The many homeowners living on Maple Ridge’s flood plains have been keeping a close eye on the rising North and South Alouette rivers, the relentless rainfall, and hoping their houses don’t flood – as Rhys McCormick’s did.
McCormick uses electric pumps to keep his basement on 232nd Street dry, but when B.C. Hydro shut off the power on Thursday morning, he was flooded. He said other neighbours on automatic pump systems likely faced the same problem.
McCormick received notice of the planned outage in the mail last Friday, and acquired a gas pump. The weather was dry for the morning, but when the afternoon rains came and he needed the pump, it didn’t work.
He said that with the recent rains, and the ground saturated, Hydro should have considered the flood potential for residents in the low-lying areas, and rescheduled the work.
“Circumstances have changed in the past two days, when we got two feet of water dumped on us.”
“I told them that they’re flooding my basement, and the guy laughed at me,” he said.
Even 20-30 millimetres is a lot of rain – and that was forecast for Thursday night.

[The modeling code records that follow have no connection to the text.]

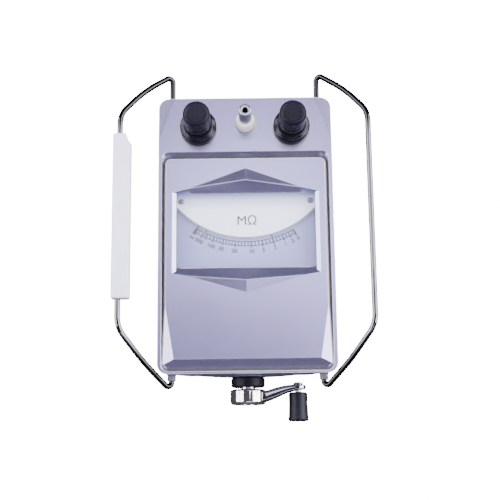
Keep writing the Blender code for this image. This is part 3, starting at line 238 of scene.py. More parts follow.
def surface(name, colour, roughness, metallic=0.0, mottle=0.08, mottle_scale=45.0, grain_scale=2500.0,
            grain=0.06, grain_depth=0.02, stretch=(1.0, 1.0, 1.0), wear=None, **constants):
    """A finish with slow colour variation, fine roughness and relief, and paler or darker edges.

    roughness is (low, high), and wear is the colour that shows on edges."""
    made, tree, shader = new_material(name)
    slow = noise(tree, mottle_scale, 4.0, stretch)
    fine = noise(tree, grain_scale, 2.0, stretch)
    tone = mottled(tree, slow, colour, 1.0 - mottle, 1.0 + mottle)
    if wear:
        patches = spread(tree, noise(tree, mottle_scale * 6.0, 5.0), 0.1, 0.9)
        rubbed = maths(tree, "MULTIPLY", edge_mask(tree, WEAR_RADIUS), patches)
        tone = mix(tree, rubbed, tone, wear)
    both = maths(tree, "ADD", slow, fine)
    set_inputs(tree, shader, Base_Color=tone, Roughness=spread(tree, both, *roughness, 0.7, 1.3),
               Metallic=metallic, Normal=bump(tree, fine, grain, grain_depth), **constants)
    return made


LILAC = (0.345, 0.31, 0.55)
# Painted shade: the lacquer turns to this grey in its recesses, where walls stand within the reach
# below.
PAINTED_RECESS_SHADE = (0.40, 0.39, 0.39)
SHADE_REACH = 4.5                 # how close walls stand round a recess, in mm
# Painted highlight: the lacquer's outer edges turn to this pale tone, within the radius below.
PAINTED_EDGE_HIGHLIGHT = (0.84, 0.83, 0.98)
EDGE_HIGHLIGHT_RADIUS = 0.9


def paint_material(name, colour):
    """Lilac metallic lacquer: fine flakes and an orange-peel clear coat, with painted grey shade in
    its recesses and painted highlights on its edges.
    """
    made, tree, shader = new_material(name)
    slow = noise(tree, 30.0, 4.0)
    flakes = noise(tree, 5200.0, 1.0)
    tone = mottled(tree, slow, colour, 0.95, 1.04)
    bright = tuple(min(1.0, c * 1.22) for c in colour)
    tone = mix(tree, spread(tree, flakes, 0.0, 0.55, 0.52, 0.75), tone, bright)
    # Painted shade: grey where walls stand close round the lacquer, from ambient occlusion.
    occlusion = add_node(tree, "ShaderNodeAmbientOcclusion", Distance=SHADE_REACH * MM)
    occlusion.samples = 6
    openness = occlusion.outputs["AO"]
    tone = mix(tree, spread(tree, openness, 0.0, 1.0, 0.40, 0.90), PAINTED_RECESS_SHADE, tone)
    # Painted highlight on outer edges, kept out of recesses: pale, and less metallic so the matt fill
    # lights them.
    edges = maths(tree, "MULTIPLY", edge_mask(tree, EDGE_HIGHLIGHT_RADIUS, 9.0),
                  spread(tree, openness, 0.0, 1.0, 0.80, 0.95))
    tone = mix(tree, spread(tree, edges, 0.0, 0.9, 0.0, 1.0), tone, PAINTED_EDGE_HIGHLIGHT)
    peel = maths(tree, "ADD", noise(tree, 420.0, 2.0), spread(tree, flakes, 0.0, 0.5))
    set_inputs(tree, shader, Base_Color=tone, Metallic=spread(tree, edges, 0.94, 0.25, 0.0, 1.0),
               Roughness=spread(tree, flakes, 0.25, 0.33), Coat_Weight=0.35, Coat_Roughness=0.12,
               Normal=bump(tree, peel, 0.05, 0.05))
    return made


def chrome_material(name, colour=(0.80, 0.80, 0.82), end_shade=None):
    """Chrome with faint polishing lines and finger marks. A given end colour takes over far out along
    Y: painted shade, for darker reflections there.
    """
    made, tree, shader = new_material(name)
    marks = noise(tree, 110.0, 5.0)
    lines = noise(tree, 900.0, 2.0, (1.0, 0.05, 1.0))
    tone = mottled(tree, marks, colour, 0.92, 1.08)
    if end_shade:
        reach = maths(tree, "ABSOLUTE", own_y(tree))
        tone = mix(tree, spread(tree, reach, 0.0, 1.0, 66.0 * MM, 80.0 * MM), tone, end_shade)
    set_inputs(tree, shader, Base_Color=tone, Roughness=spread(tree, marks, 0.035, 0.10),
               Metallic=1.0, Normal=bump(tree, lines, 0.03, 0.01))
    return made


def dial_material(name):
    """Printed scale plate: pale blue at the middle, deeper at the sides and below."""
    made, tree, shader = new_material(name)
    centre = ORIGIN + Vector((0.0, 18.0 * MM, DIAL_Z * MM))
    mapping = add_node(tree, "ShaderNodeMapping", Vector=own_place(tree), Location=centre,
                       Scale=(62.0 * MM, 52.0 * MM, 1.0))
    mapping.vector_type = "TEXTURE"
    ball = add_node(tree, "ShaderNodeTexGradient", Vector=mapping.outputs["Vector"])
    ball.gradient_type = "QUADRATIC_SPHERE"
    fibre = noise(tree, 2600.0, 3.0)
    tone = mix(tree, spread(tree, ball.outputs["Fac"], 0.0, 1.0, 0.0, 0.5), (0.145, 0.145, 0.43),
               (0.31, 0.31, 0.68))
    tone = mix(tree, spread(tree, fibre, 0.0, 0.10), tone, (0.86, 0.88, 0.95))
    set_inputs(tree, shader, Base_Color=tone, Roughness=spread(tree, fibre, 0.38, 0.5),
               Normal=bump(tree, fibre, 0.05, 0.01))
    return made


def card_material(name):
    """White card with a paper grain, bluer and darker where the hood shades its far edge."""
    made, tree, shader = new_material(name)
    fibre = noise(tree, 3000.0, 3.0)
    shade_start, shade_end = ORIGIN.y + 17.0 * MM, ORIGIN.y + 26.0 * MM
    shade = spread(tree, own_y(tree), 0.0, 1.0, shade_start, shade_end)
    tone = mix(tree, shade, (0.80, 0.83, 1.0), (0.38, 0.40, 0.70))
    tone = mix(tree, spread(tree, fibre, 0.0, 0.08), tone, (0.80, 0.81, 0.88))
    set_inputs(tree, shader, Base_Color=tone, Roughness=spread(tree, fibre, 0.42, 0.55),
               Normal=bump(tree, fibre, 0.05, 0.01))
    return made


def glass_material(name):
    """Clear moulded window: see-through, with a faint haze and a soft reflection."""
    made, tree, shader = new_material(name)
    haze = noise(tree, 60.0, 4.0)
    tone = mix(tree, spread(tree, haze, 0.0, 1.0), (0.86, 0.90, 1.0), (0.95, 0.97, 1.0))
    set_inputs(tree, shader, Base_Color=tone, Roughness=spread(tree, haze, 0.03, 0.07),
               Alpha=0.05, IOR=1.49)
    made.surface_render_method = "BLENDED"
    return made


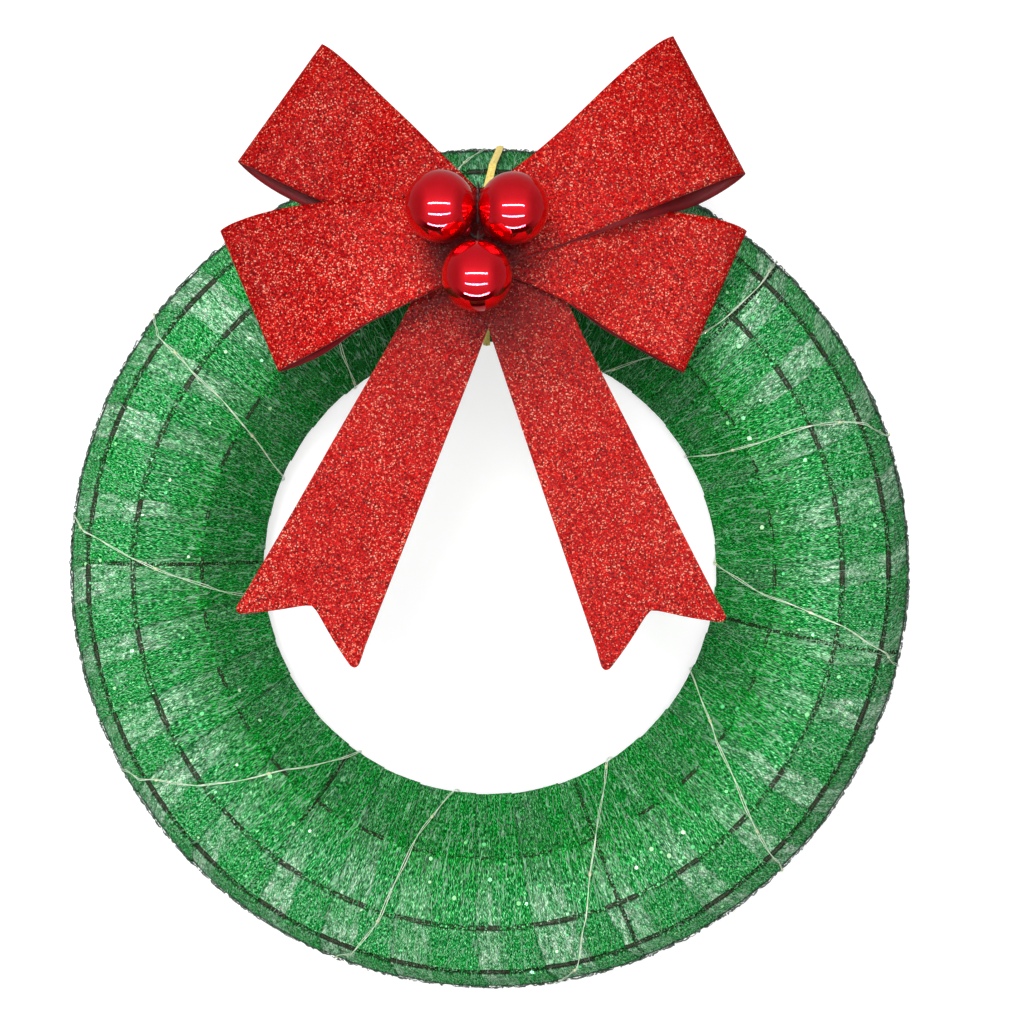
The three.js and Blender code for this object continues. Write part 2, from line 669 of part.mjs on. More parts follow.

B.C. Hydro spokesperson Simi Heer said the utility company is replacing 10,000 poles throughout the province this year, and gives advance notice to customers before a power outage. The advisory about the Maple Ridge outage went out on Nov. 28.
Those who cannot be without power are advised to make alternate arrangements, such as acquiring a generator.
At the suggestion the work should have been postponed because of the recent rain, she responded: “It’s Vancouver … ”
McCormick was among 875 Hydro customers without power for most of the work day on Thursday, in the area of 232nd Street, north of Fern Crescent. The power was scheduled to be back on by 4 p.m.
With rain and thunderstorms in the forecast for Thursday night, city workers were anticipating the closure of 224th Street by Friday morning. The closure will likely occur north of 136th Avenue, as the area is completely saturated and can’t take more rain, said city manager of communications Fred Armstrong.
Even a small amount of water covering the road surface can create a situation where drivers can’t see where the pavement is, and they will drive into the ditch, said Armstrong.
City crews have been watching the rising North and South Alouette rivers, ready to take action if they top their banks.
City crews responded to roads flooded by clogged storm water drains during Wednesday night’s storm.
“People have been really good about reporting problems,” Armstrong said, noting there were six complaints about drains that needed to be cleared.
The city is asking residents to ensure their street’s storm drains stay clear of leaves and other debris, to avoid flooding.
“Adopt those catch basins,” urged Armstrong.
The forecast for the weekend offers some relief – a 30 per cent hance of showers Friday, but sun and cloud on Saturday, and a sunny Sunday.